Last month we hit that 34.7 spot also coming back from Ohio









Sent from my SAMSUNG-SM-G930A using Tapatalk


----------



## Bawlti (Apr 22, 2015)

I reached great mpg on highway trips this fall, but it dropped substantially with the cold weather.

I'm currently averaging 26 mpg and my daily commute has a lot of highway.


----------



## Goose---Lung (Jul 26, 2018)

So far over 5000+ miles on it since April 23, 2018. I am honestly not impressed with mileage, wife and I are mostly getting 21-22 average combined at all times. I'd say city driving is 80% of our driving.


----------



## i_am_sam_i_am (Nov 2, 2017)

Goose---Lung said:


> So far over 5000+ miles on it since April 23, 2018. I am honestly not impressed with mileage, wife and I are mostly getting 21-22 average combined at all times. I'd say city driving is 80% of our driving.

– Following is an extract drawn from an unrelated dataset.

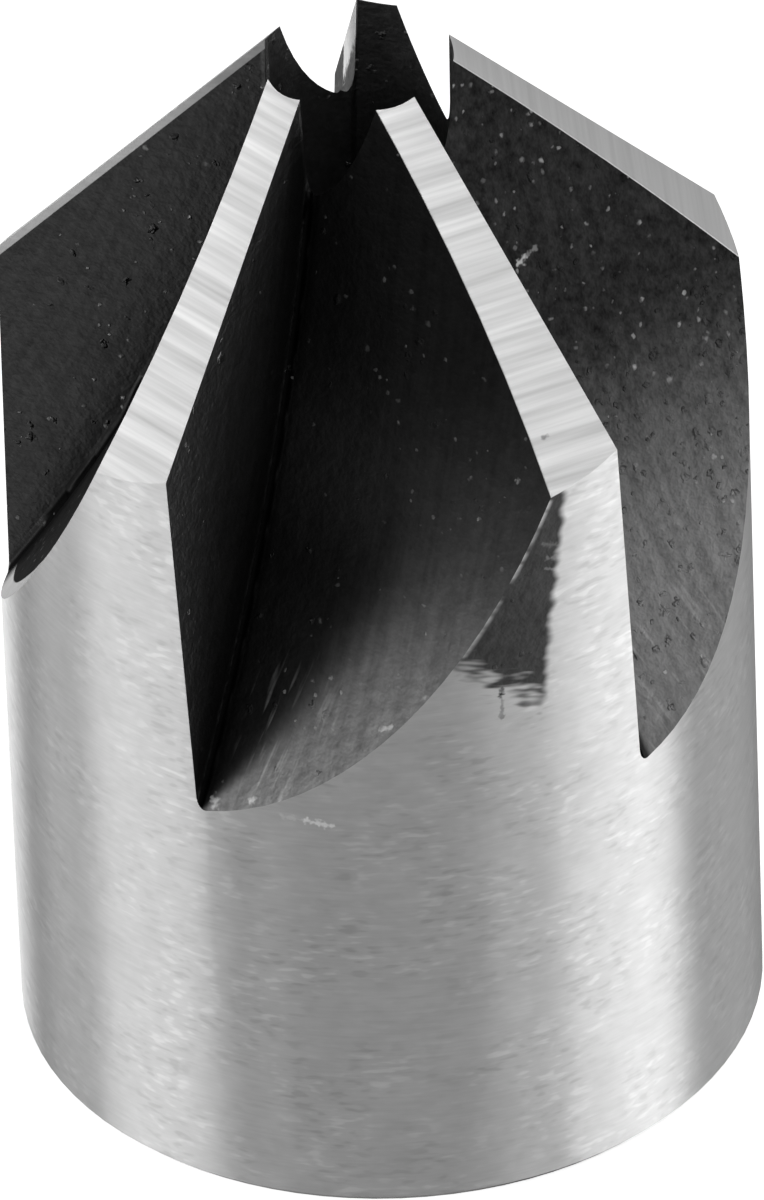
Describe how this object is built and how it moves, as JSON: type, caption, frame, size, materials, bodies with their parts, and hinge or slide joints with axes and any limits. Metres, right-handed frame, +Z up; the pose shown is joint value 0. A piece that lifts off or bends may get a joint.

Fuel economy is something that should not be a surprise to anyone buying a vehicle. I mean it's literally on the window sticker.

https://www.fueleconomy.gov/feg/Pow...&make=Volkswagen&baseModel=Tiguan&srchtyp=ymm


----------



## porsche911sc (Jan 31, 2018)

10,000 Miles 

24 MPG


----------



## DanTig18 (Feb 20, 2018)

10,000 miles. 75% Highway 30MPG


----------



## Les-star (Jun 27, 2018)

Comfortline 4motion on 215/65R17 still breaking her in (under 2400kms) 5-6fill ups avg 635kms/tank 🙂... last tank I managed 650km at 8.9L/100kms. (Still new.. won’t allow me to upload pic yet)

However I just threw on new rims at 235/55R18 so we’ll see what the difference is..


----------



## Les-star (Jun 27, 2018)

Sent from my iPhone using Tapatalk


----------



## Goose---Lung (Jul 26, 2018)

i_am_sam_i_am said:


> Fuel economy is something that should not be a surprise to anyone buying a vehicle. I mean it's literally on the window sticker.
> 
> https://www.fueleconomy.gov/feg/Pow...&make=Volkswagen&baseModel=Tiguan&srchtyp=ymm


Well damn, you're right. I had forgotten what the window sticker said and I guess went based off of what everyone else in here was getting. 

Recently though, I've been very light on the acceleration and even using Sport mode my extended period right now is 25.7. Mostly city driving.


----------



## RedHotFuzz (Nov 16, 2015)

DanTig18 said:


> 10,000 miles. 75% Highway 30MPG


That is very impressive if accurate.


----------



## jwbagman (Aug 14, 2018)

From 01/01/18 through 08/11/18 I've gone 29,000 miles and my true overall average is 28.61 MPG. By true I mean that I fill each time myself and calculate the MPG. The car display has me at 30.11. I'm happy.


----------



## the_jeep_now (Oct 24, 2014)

jwbagman said:


> From 01/01/18 through 08/11/18 I've gone 29,000 miles and my true overall average is 28.61 MPG. By true I mean that I fill each time myself and calculate the MPG. The car display has me at 30.11. I'm happy.


Did you know you can adjust car's reading via VCDS or OBD11?

Pretty good MPG I'd say considering EPA's rating is 24 combined or 27 highway

Sent from my SM-G892A using Tapatalk


----------



## the_jeep_now (Oct 24, 2014)

Had the first fill up yesterday. MFD showed 30.4 MPG where hand calc came out to 27.38 MPG. I adjusted the average consumption via OBDII by 11% so MFD reading goes inline with manual calculation. My MK7 is 12% off. I'll keep checking next few fill ups and see if any further adjustments are needed. 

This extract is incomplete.